Theoretically, he hasn't worked this one out, not explicitly. And unless push comes to shove with, on the one hand his corporate backers, and on the other, his grassroots supporters comprised of youth, minorities, trade unions - he's not likely to articulate either this brutal defence of capitalist rule or spell out an actual Fabian vision, by which I mean, a gradual transition to a socialist republic.

Stuart White said...

Charlie, if Obama meant to condemn China or Cuba in the 'wrong side of history' segment of his speech, then that was surely for reasons to do with their lack of political democracy, not their suppression of markets. 9Moreover, it hardly seems right to imply that China suppresses the market...)

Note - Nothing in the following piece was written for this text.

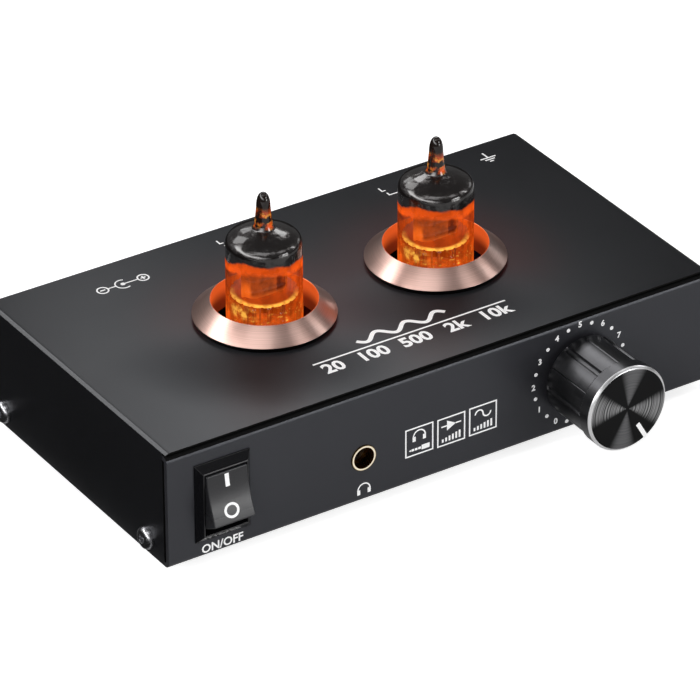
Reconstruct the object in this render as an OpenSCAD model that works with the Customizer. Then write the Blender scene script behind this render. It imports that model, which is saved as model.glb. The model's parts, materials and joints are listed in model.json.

Yes, he did say that the market is essential - while also emphasizing its limits. The republican tradition is neither simply 'against the market' nor tolerant of the inequality generated by markets. It sees markets as useful power-dispersing tools, but sees also a big role for the democratic state in maintaining an egalitarian distribution of property rights, e.g., through inheritance and wealth taxes, universal capital grants, social funds, etc. What Obama said was perfectly consistent with this - though I am not saying he will enact any of these specific proposals.

Charlie Marks said...

China still has a third of its economy under state control, has recently abolished preferential tax rates for foreign investors, and has made US companies that don't allow unions permit their Chinese workers to unionise. Not great news for the US capitalist class, is it?

I'd argue that's who his comments on the market were aimed at. That small number of Americans that live in Richistan - the Bill Gates and Warren Buffets, not the ordinary American citizen - were being told, "it's okay, really, I'm not a socialist."